Banks were not the only Canadian financial institutions to set climate targets. In January 2021, one of Canada’s biggest institutional investors, the Ontario Teachers’ Pension Plan, committed to net-zero emissions by 2050, and Canada’s biggest credit union, Vancity, committed to net zero by 2040. In February, asset manager British Columbia Investment Management (C$171.3 billion, or US$136.7 billion, in assets under management) notably set itself an interim target when it committed to reducing the carbon exposure in its global public equities portfolio by 30 percent by 2025. Even more recently, RBC and BMO outlined their 2050 net-zero commitments. Amid this flurry of activity across Canada’s financial sector, the scale of banks’ ambitions—and the task before them—has become far clearer than 12 months ago.

 

Putting Canadian Creditors’ Commitments in Context

The momentum toward net zero among Canadian banks correlates to developments in the United States and Europe. Banks’ net-zero announcements, for instance, share several common features despite their different geographic footprints. Like their US banking counterparts, the net-zero commitments from TD, RBC, and BMO  include operating and financing activities and focus on data analytics and methodologies at the core of their approach to sectoral decarbonization.

Although CIBC has not yet made a net-zero commitment, it was among the first Canadian banks to link executive pay to ESG criteria—a climate solution that US financial sector executives recently also recommended. Like Bank of America, Morgan Stanley, and Barclays, TD, CIBC, RBC, BMO, and Scotiabank also joined the Partnership for Carbon Accounting Financials (PCAF)—a methodology for measuring and reporting financed emissions.

Similar to how JPMorgan Chase established a dedicated Center for Carbon Transition to support its clients, TD Bank created its Sustainable Finance and Corporate Transitions Group, and BMO launched its Climate Institute. BMO’s Climate Institute will focus analytics around decarbonization and transition pathways in sectors like mining, energy, agriculture, real estate, and transportation.

Like some US banks, TD, RBC, and BMO said they will set interim emissions targets and gave themselves timelines for providing further details. They did not identify the sectors they would target, though TD and BMO said they would begin reporting progress this year. RBC, meanwhile, will start measuring and disclosing financed emissions for key sectors starting in its 2022 Task Force on Climate-Related Financial Disclosures (TCFD) Report. RBC said in its recently released 2020 TCFD report that investments in people, tools, data, and analytics are required to establish an enterprise climate-risk appetite, set interim reduction targets, and conduct climate-related stress testing.

RBC followed most major US banks (Wells Fargo, Goldman Sachs, JPMC, BofA, Citi, and Morgan Stanley) by announcing in October 2020 a prohibition on new project-specific financial services directly related to the exploration, development, or production of oil and gas in the Arctic Circle.
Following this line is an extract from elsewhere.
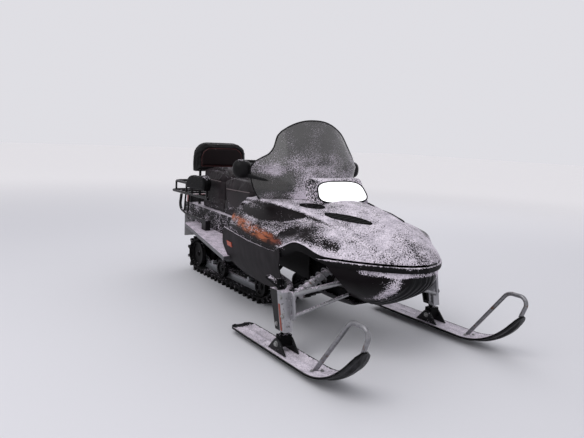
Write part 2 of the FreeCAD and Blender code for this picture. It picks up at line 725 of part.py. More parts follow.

By December 2020, Canada’s five biggest banks had said they would refuse to directly fund oil and gas drilling in Alaska’s Arctic National Wildlife Refuge.

 

Overcoming Alignment Challenges in Canada’s Energy Sector

Canada’s unique wealth of natural resources poses a key challenge for decarbonizing its real economy. Natural resource sectors—including energy, minerals, and metals—constitute almost 20 percent of Canada’s GDP, but their carbon emissions are among the hardest to abate. To understand the scale of Canada’s challenge, consider that Canada’s economy is almost three times more reliant than the US economy on energy-related industries. In 2019, Canada’s energy sector alone directly employed over 282,000 people and indirectly supported over 550,500 jobs, accounting for over 10 percent of nominal GDP.

How Canada’s “Big Six” balance their climate commitments with their commitments to their natural resource sector clients will be critical to implementing Canada’s climate ambitions. The Arctic oil and gas drilling exclusions show that although climate alignment poses unique challenges for a Canadian financial sector majorly invested in high-emitting industries, Canadian banks can move quickly in unison once there is enough momentum.

Canadian banks—more so perhaps than banks in other geographies—will need a multipronged approach to overcome these transitions within their portfolios and, in doing so, to influence their clients’ climate actions to bring them into alignment. It starts with leveraging the strength of banks’ deep relationships with their energy sector clients to approach the climate alignment journey together.

Banks, in concert with energy companies, can scale up opportunities and products for transition financing. For instance, alternative renewable fuels pose “significant revenue opportunities” for the oil and gas and petrochemical sectors, according to a December 2020 report commissioned for the Global Financial Markets Association. The Institute for Sustainable Finance estimates that a C$128 billion (US$102 billion) investment is required in the next decade to meet Canada’s goal of 30 percent emissions reductions by 2030. Canada’s oil and gas sector alone will require C$26.3 billion (US$21 billion).

 

Conclusion

The nature of Canada’s distinctly natural resource-heavy economy demonstrates why the Canadian financial sector’s path from today’s reality to its future climate goals will not be an easy one. Although banks cannot transition the global economy alone, they must proactively participate in the solution. Recent developments suggest that this change in approach is happening. We welcome this increase in climate ambition and will be eagerly following the Canadian financial sector’s next moves.